Make your changes to the example screener using the builder UI. You can:

  • Edit the form (add, remove, or modify fields)
  • Edit benefits and their configurations
  • Add or modify custom eligibility checks

When you’re satisfied with your edits, run the save script to export the updated screener data from the Firebase emulator so it can be committed to the repository.

In the VS Code terminal, run:

Terminal window
bin/export-example-screener

This script exports Firestore and Storage data from the running emulators into seed-data/example-screener/ in a portable JSON format.

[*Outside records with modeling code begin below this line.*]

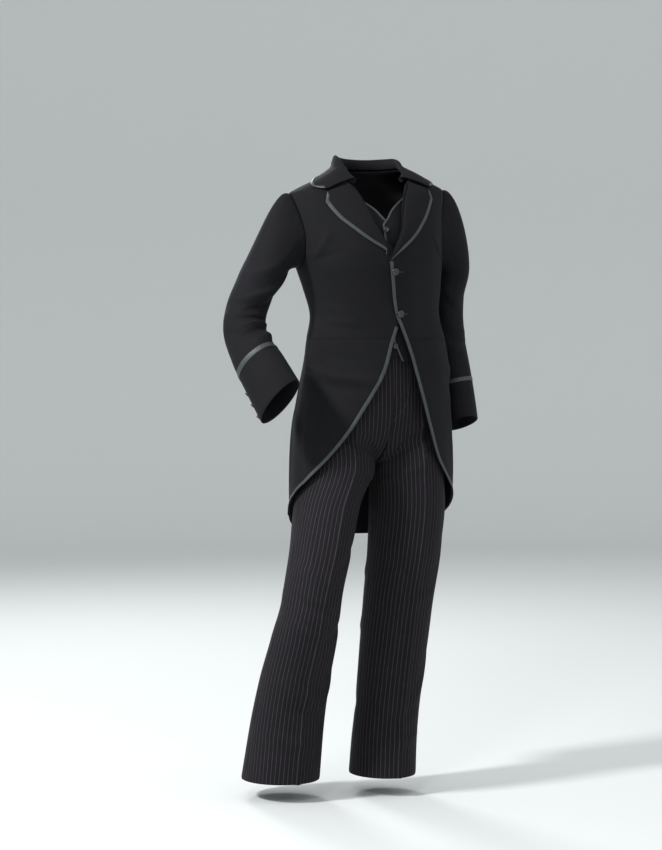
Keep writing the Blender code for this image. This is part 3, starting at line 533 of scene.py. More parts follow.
# Start angle and height, end angle and height, depth, width, bow. Positive depths stand out
coatFolds = [
    (-96, 1.004, -12, 0.966, 0.0062, 0.011, 0.006),    # the drag from the right hip to the cut-away edge
    (-88, 0.982, -24, 0.942, -0.0038, 0.012, 0.005),
    (-70, 1.028, -22, 1.012, -0.0016, 0.010, 0.002),
    (-108, 0.900, -60, 0.800, 0.0022, 0.020, 0.006),
    (-84, 0.940, -72, 0.700, -0.0022, 0.016, 0.006),
    (-58, 0.930, -66, 0.790, 0.0018, 0.014, -0.004),
    (30, 1.010, 84, 0.985, 0.0020, 0.013, -0.004),
    (46, 0.980, 92, 0.940, -0.0022, 0.014, 0.003),
    (60, 0.930, 76, 0.710, 0.0024, 0.018, 0.006),
    (84, 0.900, 94, 0.690, -0.0022, 0.016, -0.005),
    (-66, 1.245, -44, 1.315, 0.0022, 0.009, 0.004),     # drags from the front of the right armhole
    (-71, 1.232, -36, 1.262, -0.0016, 0.009, -0.003),
    (-80, 1.150, -40, 1.120, 0.0014, 0.010, 0.003),
    (-60, 1.095, -20, 1.078, -0.0014, 0.008, 0.002),
    (-72, 1.112, -34, 1.098, 0.0014, 0.008, 0.002),
    (62, 1.240, 42, 1.300, 0.0018, 0.009, -0.004),
    (70, 1.112, 28, 1.094, 0.0015, 0.008, -0.002),
    (58, 1.090, 24, 1.076, -0.0014, 0.008, 0.002),
    (112, 1.040, 104, 0.700, 0.0030, 0.020, 0.006),     # the skirts flare behind the hips
    (128, 1.030, 126, 0.660, -0.0030, 0.018, -0.004),
    (142, 1.040, 144, 0.640, 0.0030, 0.020, 0.003),
    (-114, 1.035, -106, 0.690, 0.0030, 0.020, -0.006),
    (-130, 1.030, -127, 0.650, -0.0032, 0.018, 0.004),
    (-143, 1.040, -146, 0.640, 0.0028, 0.020, -0.003),
    (168, 1.000, 170, 0.640, -0.0018, 0.018, 0.003),
    (-167, 1.010, -170, 0.640, -0.0018, 0.018, -0.003),
    (122, 1.230, 150, 1.160, 0.0020, 0.011, 0.004),     # soft drags across the back waist
    (118, 1.120, 160, 1.085, -0.0016, 0.010, 0.003),
    (-124, 1.225, -152, 1.150, 0.0022, 0.011, -0.004),
    (-116, 1.115, -158, 1.090, -0.0018, 0.010, -0.003),
    (-120, 1.300, -150, 1.330, 0.0016, 0.012, 0.003),
    (118, 1.305, 148, 1.325, 0.0016, 0.012, -0.003),
]
coatFoldPlaces = np.array(coatFolds) * [metresPerDegree, 1, metresPerDegree, 1, 1, 1, 1]


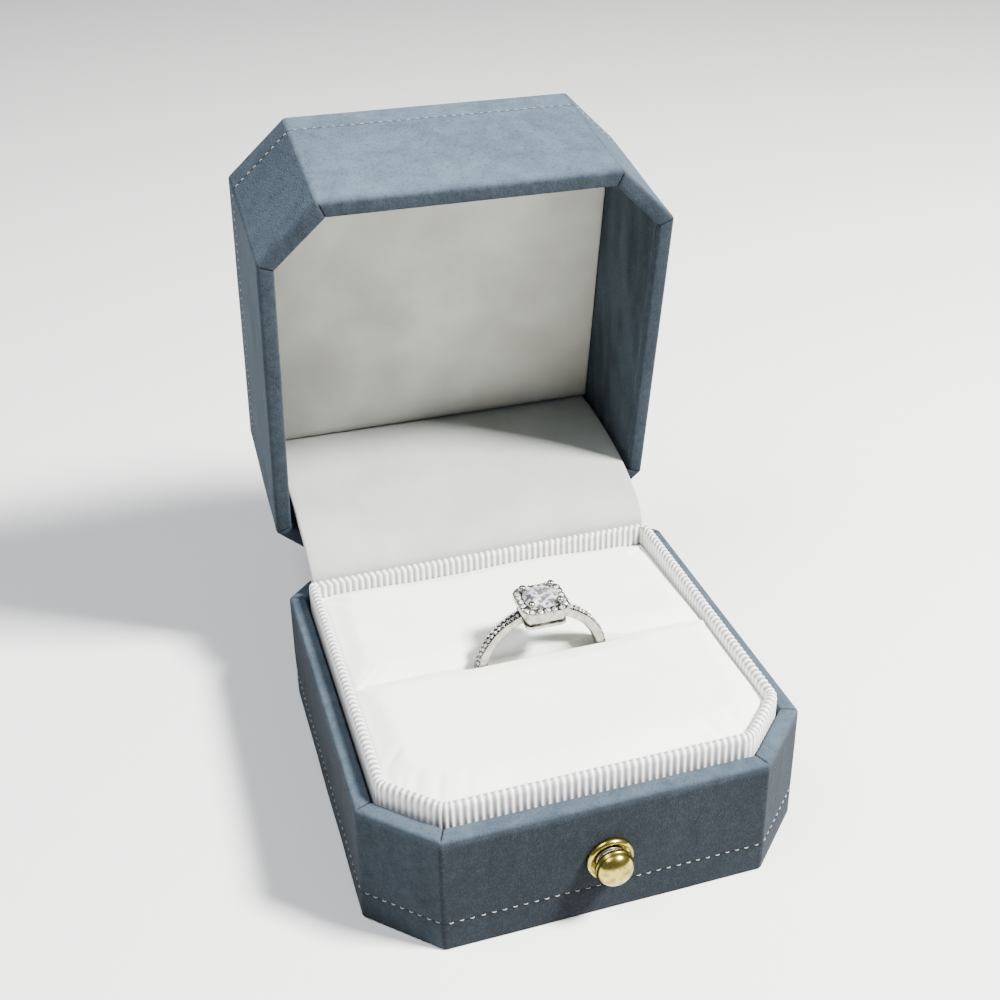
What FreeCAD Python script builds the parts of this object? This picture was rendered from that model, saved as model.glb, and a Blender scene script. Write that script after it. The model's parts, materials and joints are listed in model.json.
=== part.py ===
import FreeCAD, Part

# Octagonal push-button ring box, standing open, with a halo ring in its slit cushion.
# Millimetres.  X to the right, Y to the back, Z up.  The origin is the centre of the underside.
# Everything in the lid is drawn shut and then swung open about the hinge pins.

import math
import os

from FreeCAD import Vector

# ---- driving dimensions ----
WIDTH = 64.0
DEPTH = 69.0
CHAMFER = 9.1          # leg of the four cut corners
BASE_H = 18.9          # underside to rim
LID_H = 27.7           # rim to top
RIM_GAP = 0.3          # nap-thick gap between the two rims when shut
OPEN_DEG = 79.0        # the lid stands this far open on its stop

SKIN = 0.4             # suede cover
CORE = 1.7             # wall board
LINING = 0.4           # suede on the inside of the walls
WALL = SKIN + CORE + LINING
BOARD = 1.6            # floor board and top board
EDGE_R = 0.35          # softening of the outer rim edges

PIVOT_Y = 33.65
PIVOT_Z = 17.05
PIN_R = 0.40
EYE_R = 0.90
EYE_BORE_R = 0.45      # running fit in the lid's ears

LINER_SIDE = 3.0       # outer wall face to the ribbon's outer face, at the sides
LINER_FRONT = 2.6      # the same at the front, where the liner all but touches the wall
LINER_DIAGONAL = 2.6   # the same at the cut corners
RIBBON = 0.3
LINER_T = 1.5          # ribbon, board and ribbon
LINER_UP = 3.2         # how far the liner stands above the base rim
LINER_BACK_Y = 24.1
LINER_CORNER_R = 3.2
LINER_BACK_R = 1.0
RIBBON_DROP = 4.0      # how far the ribbon reaches below the base rim

PAD_TOP = BASE_H + 2.3
PAD_SKIN = 0.5
SLIT_Y = -3.3
SLIT_W = 2.4
PAD_GAP = 0.1          # pad to liner

PANEL_Z = 41.3         # velvet face of the lid's inner panel, lid shut
PANEL_VELVET = 0.5
PANEL_BOARD = 1.2
FLAP_Y = 24.3          # back edge of the panel, where the flap starts, lid shut
FLAP_HALF_W = 28.3
FLAP_T = 0.8
FLAP_GAP = 0.1         # flap to the liner and to the panel
FLAP_FOOT = 7.0        # how far it reaches down behind the liner

STITCH_UP = 4.7        # thread line above the underside and below the top
THREAD_W = 0.35
THREAD_T = 0.12

BUTTON_X = 0.0
BUTTON_Z = 9.4
FLANGE_R = 3.4
FLANGE_T = 0.9
DOME_R = 2.75
DOME_OUT = 3.9         # dome's nose ahead of the front face
STEM_R = 1.2
GUIDE_R = 1.9
GUIDE_BORE_R = 1.25
TRAVEL = 1.2
DOME_GAP = 0.08        # dome to the well in the flange
WELL_FLOOR = 0.3       # the well's floor, ahead of the front face
DOME_SKIRT = 0.55      # straight part of the dome, behind its round nose

RING_X = 0.9
RING_Z = 18.9
RING_OUT_R = 10.1
RING_IN_R = 8.5
BAND_W = 1.9
BAND_EDGE_R = 0.25
HALO_Z = 30.2
HALO_HALF = 3.72
HALO_CORNER = 1.8
STONE_HALF = 2.58
STONE_Z = HALO_Z + 0.25   # girdle of the centre stone
STONE_CROWN = 0.85
STONE_PAVILION = 2.2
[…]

This is the data that gets loaded for new accounts, so committing it is what makes your changes take effect.

In the VS Code terminal:

Terminal window
git add .
git commit -m "Update example screener"
git push

When you’re done, stop or delete the Codespace to free up resources:

  • Stop (preserves state): In VS Code, open the Command Palette and search for Codespaces: Stop Current Codespace
  • Delete (recommended): Go to github.com/codespaces, find your Codespace, click the three-dot menu, and select Delete

Deleting is recommended to save storage costs paid by Code for Philly.

To confirm that your changes will work for new users:

  1. Before deleting your Codespace, create another fake Google account in the Firebase Emulator auth popup
  2. Log in with the new account
  3. Verify the example screener reflects your edits

For general Codespace issues (app not loading, ports not showing, services crashing), see the Troubleshooting section in the Codespaces testing guide.

If the Firebase emulators don’t shut down gracefully (e.g., due to a Codespace idle timeout), unsaved emulator data may be lost. Always run the save script before stepping away from the Codespace for an extended period.

Codespaces will stop after a period of inactivity (default: 30 minutes). Interacting with the web app alone may not count as activity. If you’re making a long editing session, occasionally interact with the VS Code terminal to keep the Codespace alive. You might also want to run the bin/export-example-screener script periodically to ensure you can pick up where you left off when restarting the Codespace later.

To increase the default idle timeout, go to github.com/settings/codespaces and change the Default idle timeout setting (maximum: 240 minutes).